Tebow did that. His arrival made Meyer's life easier just when it seemed to be getting harder. He was a key piece to winning two national titles, and then, when it seemed last winter that it all might end, he made Meyer's life easier again. Tebow decided in January to return to Florida for his senior season, and "the big reason is [that] I wanted to be with Coach Meyer another year," he says. "I wanted to be loyal to him, I wanted to finish strong for him."
Tebow told Meyer just that in his office the day he decided to come back, causing Meyer's eyes to fill and the two men to hug hard. Cynics will say this is because Meyer wants to win. But it's also because Tebow, combining smashmouth aggression with brains, is the player Meyer would have loved to have been. It's because Tebow, by marrying a charitable nature with an in-your-face streak, exemplifies better than anyone else Meyer knows how to be both a hard-ass and a softy. He has made Meyer more spiritual, less anxious, and, Shelley says, he's the one person alive who can ease the sting of a loss. "He just helps Urban feel better about everything," she continues. "Urban knows Tim's in control of that team. There's a comfort in that that Urban's never had before."
On Oct. 10, two weeks after Tebow suffered a concussion, Meyer allowed him to play against LSU. It became the most controversial game of the season. The approval of the Gators' medical staff and of Tebow's father, Bob, buoyed Meyer, but in the end it was his call. "To say I was completely at peace would be incorrect," he says. "But I thought we could manage the game." Indeed, Florida won and Tebow emerged seemingly unscathed.

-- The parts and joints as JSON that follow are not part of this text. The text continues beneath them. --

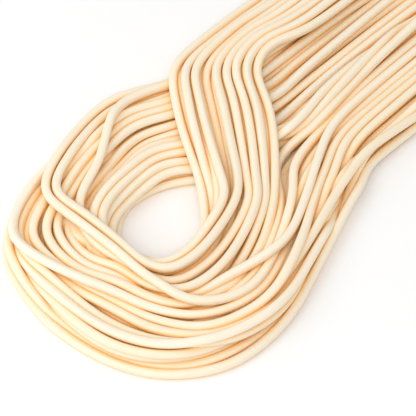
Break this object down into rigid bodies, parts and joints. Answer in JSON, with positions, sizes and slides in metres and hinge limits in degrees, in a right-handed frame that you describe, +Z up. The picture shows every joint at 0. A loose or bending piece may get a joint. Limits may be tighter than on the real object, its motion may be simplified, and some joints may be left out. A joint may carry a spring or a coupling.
{
  "type": "bundle of udon noodles",
  "caption": "Flat bundle of cream semi-dried udon noodles lying in one open loop, with both legs side by side and cut across at their ends.",
  "frame": {"origin": "on the surface that the bundle lies on, under the middle of its bounding box", "axes": "+X from the loop towards the cut ends, +Y towards the leg that crosses over the loop, +Z up"},
  "size_m": [0.2092, 0.1054, 0.0147],
  "materials": {
    "noodle_dough": "smooth matte cream wheat dough, slightly translucent, warmer in the gaps"
  },
  "bodies": {
    "root": {"noodle_bundle": "noodle_dough"}
  },
  "joints": []
}
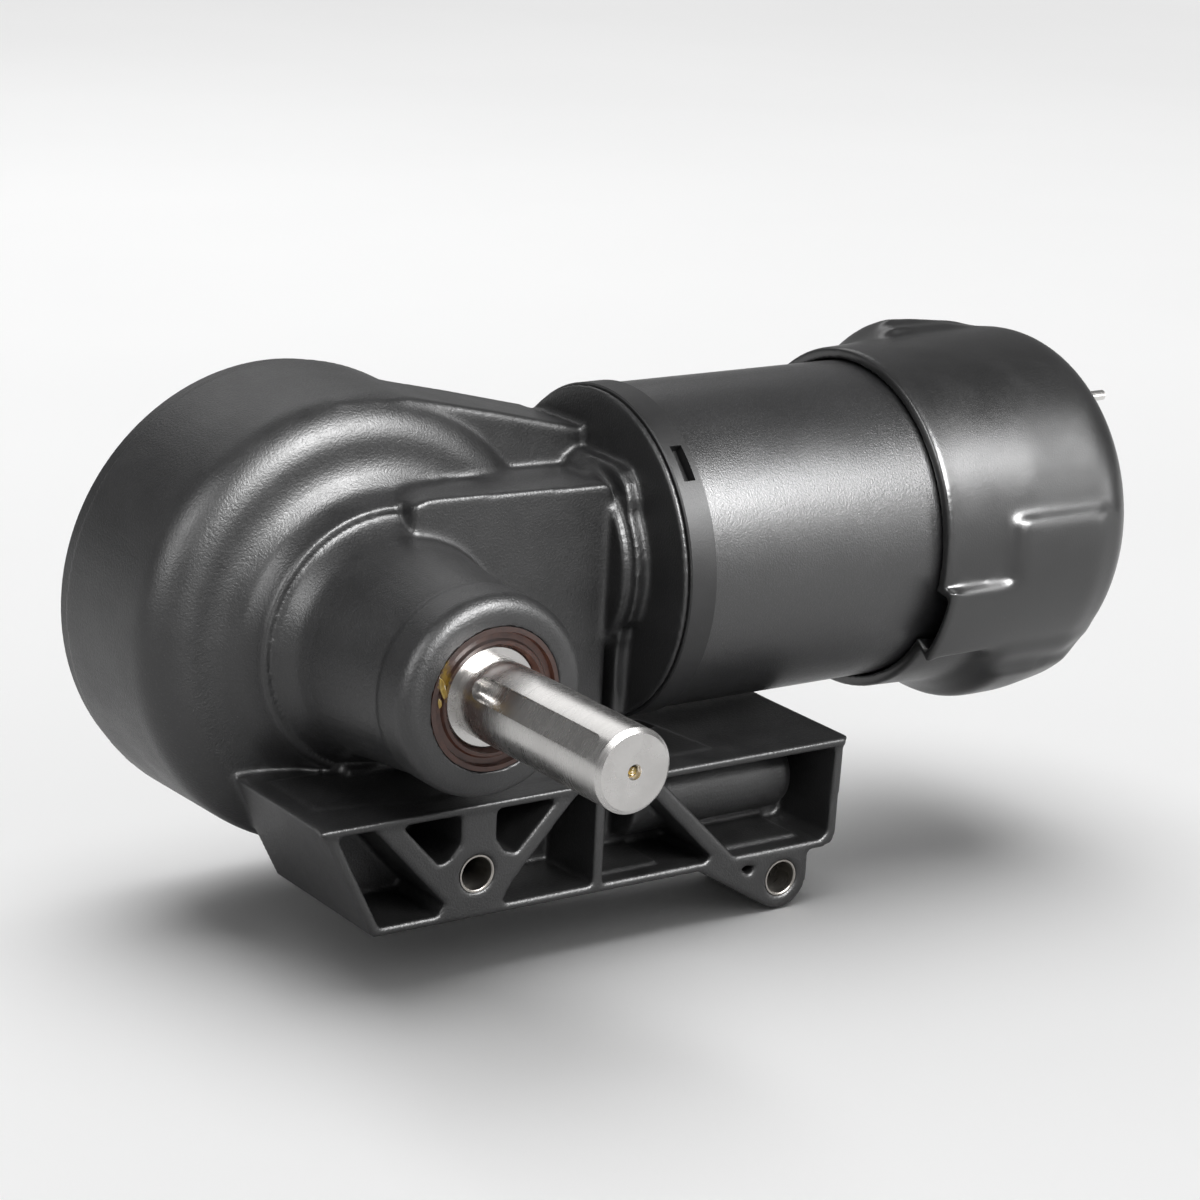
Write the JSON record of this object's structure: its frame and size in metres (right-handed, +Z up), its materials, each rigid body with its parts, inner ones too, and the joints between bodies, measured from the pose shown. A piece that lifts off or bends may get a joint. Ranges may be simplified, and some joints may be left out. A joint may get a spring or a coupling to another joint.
{
  "type": "worm gearmotor",
  "caption": "Right-angle geared motor: moulded gear case with a ribbed foot and a keyed output shaft, black tube motor and a lobed rear cap.",
  "frame": {"origin": "on the output shaft axis, in the outer face of the shaft seal", "axes": "+X towards the motor along the motor axis, -Y out of the output shaft's free end, +Z up from the foot"},
  "size_m": [0.2817, 0.1704, 0.1381],
  "materials": {
    "housing_plastic": "fine moulded grain, satin",
    "gasket": "matt",
    "screw_steel": "zinc plated",
    "sleeve_steel": "turned",
    "ground_steel": "ground",
    "gear_steel": "machined",
    "spring_steel": "phosphated",
    "bearing_steel": "ground",
    "seal_rubber": "brown fluoroelastomer",
    "bronze": "machined",
    "lamination": "varnished",
    "winding": "enamelled copper",
    "copper": "turned copper",
    "friction": "friction lining",
    "ring_plastic": "satin",
    "coated_tube": "sparkling satin powder coat",
    "magnet": "sintered ferrite",
    "brush_board": "phenolic board",
    "carbon": "pressed carbon",
    "cast_alloy": "die cast",
    "brake_body": "blackened",
    "cap_plastic": "smooth satin",
    "pin_steel": "bright drawn"
  },
  "bodies": {
    "housing": {"gear_housing": "housing_plastic", "rear_cover": "housing_plastic", "cover_gasket": "gasket", "cover_screws": "screw_steel", "foot_sleeve": "sleeve_steel", "ear_sleeve": "sleeve_steel", "front_bearing_outer": "bearing_steel", "front_bearing_balls": "bearing_steel", "rear_bearing_outer": "bearing_steel", "rear_bearing_balls": "bearing_steel", "output_seal": "seal_rubber", "intermediate_bush_front": "bronze", "intermediate_bush_rear": "bronze", "worm_bush": "bronze", "motor_bearing_outer": "bearing_steel", "motor_bearing_balls": "bearing_steel", "adapter_ring": "ring_plastic", "adapter_screws": "screw_steel", "motor_tube": "coated_tube", "magnets": "magnet", "brush_plate": "brush_board", "brushes": "carbon", "brush_springs": "spring_steel", "rear_end_bell": "cast_alloy", "through_bolts": "screw_steel", "brake_plate": "gear_steel", "brake_coil": "brake_body", "rear_cap": "cap_plastic", "cap_stud": "pin_steel"},
    "output": {"output_shaft": "ground_steel", "output_gear": "gear_steel", "gear_key": "gear_steel", "retaining_ring": "spring_steel", "gear_spacer": "sleeve_steel", "front_bearing_inner": "bearing_steel", "rear_bearing_inner": "bearing_steel"},
    "intermediate": {"intermediate_shaft": "gear_steel", "spur_pinion": "gear_steel", "worm_wheel": "bronze"},
    "rotor": {"worm": "gear_steel", "armature_shaft": "ground_steel", "motor_bearing_inner": "bearing_steel", "armature_core": "lamination", "armature_windings": "winding", "commutator": "copper", "brake_disc": "friction"}
  },
  "joints": [
    {"name": "output_spin", "type": "hinge", "parent": "housing", "child": "output", "pos_m": [0, 0, 0], "axis": [0, 1, 0], "continuous": true},
    {"name": "intermediate_spin", "type": "hinge", "parent": "housing", "child": "intermediate", "pos_m": [0.04019, 0.062, -0.0184], "axis": [0, 1, 0], "continuous": true},
    {"name": "motor_spin", "type": "hinge", "parent": "housing", "child": "rotor", "pos_m": [0.1, 0.062, 0.012], "axis": [1, 0, 0], "continuous": true}
  ],
  "couplings": [
    {"joint": "intermediate_spin", "follows": "output_spin", "ratio": -3.3333},
    {"joint": "motor_spin", "follows": "output_spin", "ratio": 106.67}
  ]
}
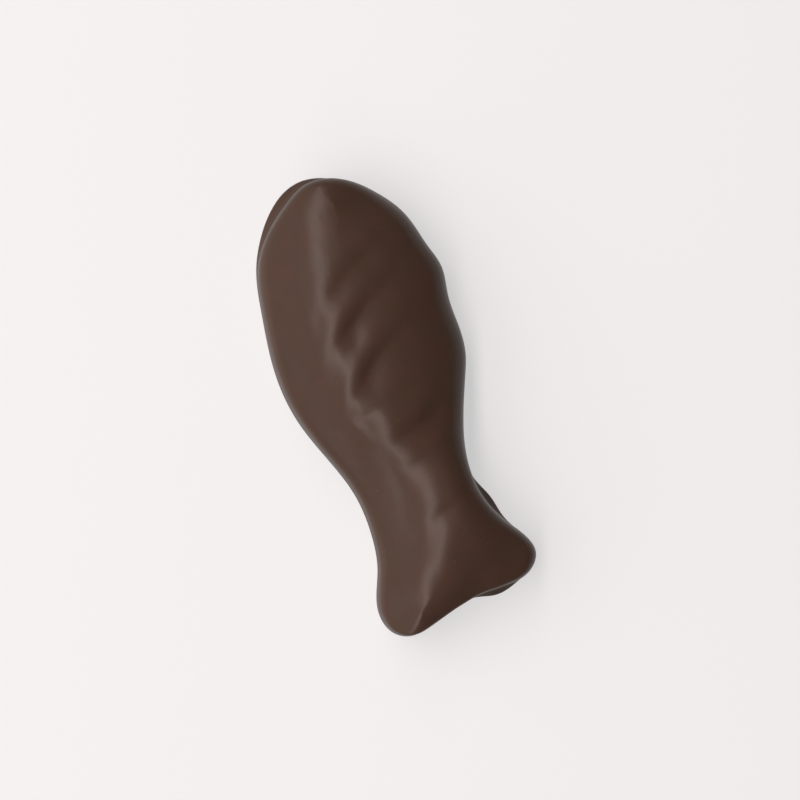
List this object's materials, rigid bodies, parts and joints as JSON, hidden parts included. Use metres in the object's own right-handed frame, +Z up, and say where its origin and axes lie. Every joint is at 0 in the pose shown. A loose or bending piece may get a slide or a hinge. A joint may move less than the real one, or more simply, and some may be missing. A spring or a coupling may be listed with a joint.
{
  "type": "chocolate fish",
  "caption": "Fish-shaped sweet coated in milk chocolate, with a plump rounded body, slanting wind folds on one flank and a shallow forked tail. It lies flat on its underside.",
  "frame": {"origin": "middle of the flat underside, under the middle of the plan's bounding box", "axes": "+X towards the head, +Y towards the smooth flank, -Y towards the folded flank, +Z up"},
  "size_m": [0.111, 0.0456, 0.0194],
  "materials": {
    "chocolate": "milk chocolate coating with a soft satin sheen, set with a fine uneven surface"
  },
  "bodies": {
    "root": {"chocolate_fish": "chocolate"}
  },
  "joints": []
}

That night, after speaking to the press and embracing Tebow's dad, Meyer found himself a corner under Tiger Stadium. With a cellphone pressed to one ear, he dropped onto a plastic chair and opened a bag of chicken nuggets. No one paid him much mind; Shelley and their daughter Gigi hovered nearby, heads bent, fingers tap-dancing on keypads. Meyer took a few bites. After a time, he stood and led his girls toward the idling bus. In their path a huge man stood waiting, his fandom somehow expressed by a long blond wig, a black bra and Gator-orange Crocs. He held his hand high to be slapped, but Meyer, eyes fixed, blew on past, the picture of just how content and driven and untouchable, in the end, normal can be.